Billionaire Jeff Bezos, the founder of Amazon, is in the process of launching his newest project: low-cost spaceflight. Bezos has built his rocket company Blue Origin around finding a better and cheaper method of space travel. In doing so, Bezos planned to develop a new technology to move past chemical rockets, primarily focusing on reusable parts and fuel.

“Reusability will change everything,” Bezos said in a press release. “Right now, the things you do in space have to be incredibly important and because space access is so expensive, if you can do it another way, you will. That’s why you get very few launches. That changes if you can dramatically lower the cost of access, and the only way to do that is reusability.”

This past Saturday, Blue Origin launched one of its rockets for the third time, demonstrating its ability to safely launch and land an unmanned reusable rocket.

“Flawless BE-3 restart and perfect booster landing,” Bezos wrote on Twitter. “CC chutes deployed.”

The rocket was built by a student team at the University of Central Florida (UCF) as a microgravity experiment. The objective of the experiment was to use microgravity in the first minutes of a rocket’s flight in order to set a rocket into motion and keep it in orbit.

“We have been waiting for this day for a long time,” UCF physics professor Josh Colwell, who was at the launch site, said. “A lot of talented students have helped make this happen. I’m just thrilled that we’re going to get data back immediately after flight and get a look at the strange behavior of dust in a microgravity space environment.”

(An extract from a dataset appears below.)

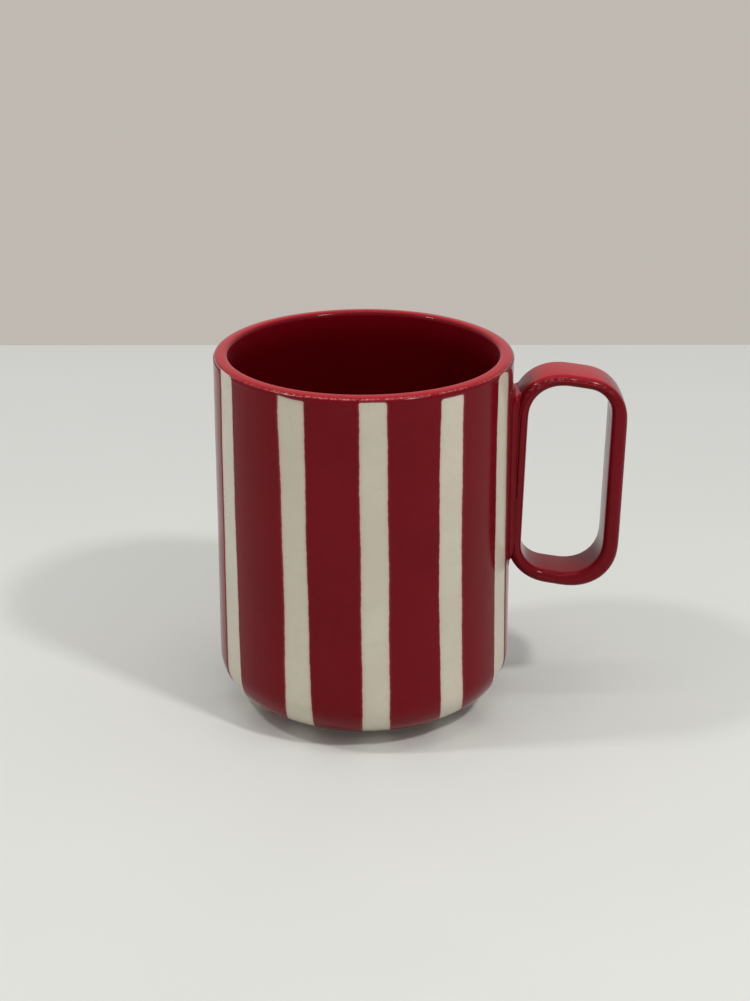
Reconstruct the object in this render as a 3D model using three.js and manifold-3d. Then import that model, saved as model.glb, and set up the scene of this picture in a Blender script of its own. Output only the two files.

Bezos added that with rockets, the price largely results from the hardware that is used to build rocket parts, not the fuel. This is because liquid oxygen costs only around 10 cents per pound and constitutes under 10 percent of a rocket’s launch costs.

Despite Bezos’s interest in reusable rockets, many people are skeptical about the developing technology. NASA in particular has said it is focusing on deep space exploration instead of expending resources on low-Earth, reusable rocket orbits.

“I think it’s partly because a lot of people still perceive it as a very risky approach,” Bezos said. “I think it’s good that the private enterprise is stepping in, and I think we’re going to see the rewards of that in the next 10 to 15 years.”

Others have argued that it may be unsafe to reuse rocket parts. However, Bezos disagreed, noting that he would feel more safe riding in a rocket that has been launched before riding on a rocket’s first flight.

“Look, the fact that you just flew it yesterday means that it’s probably really good to fly right now. And that’s going to be true of rocket vehicles, too,” Bezos said. “In the future, because of reusability, nobody with a really expensive satellite is going to want to put it on an unused rocket. They’re going to decide that’s too risky. Now that will take a while, but that’s what’s going to happen.”

One of Blue Origin’s competitors is entrepreneur Elon Musk’s company SpaceX. SpaceX has received more publicity in the past decade and has even been involved in the satellite business and in NASA contracts. Like Bezos, Musk has expressed interest in the idea of a reusable rocket. However, Bezos’s company was the first to display the ability to fly a rocket in a matter of weeks.

According to Bezos, he hopes to eventually be able to send more people into space as “space tourists.” Bezos does not know when these commercial flights may be available, or how much tickets will cost. Bezos said that he ultimately hopes to lower costs of spaceflight, making it available to not only astronauts, but also to the average person.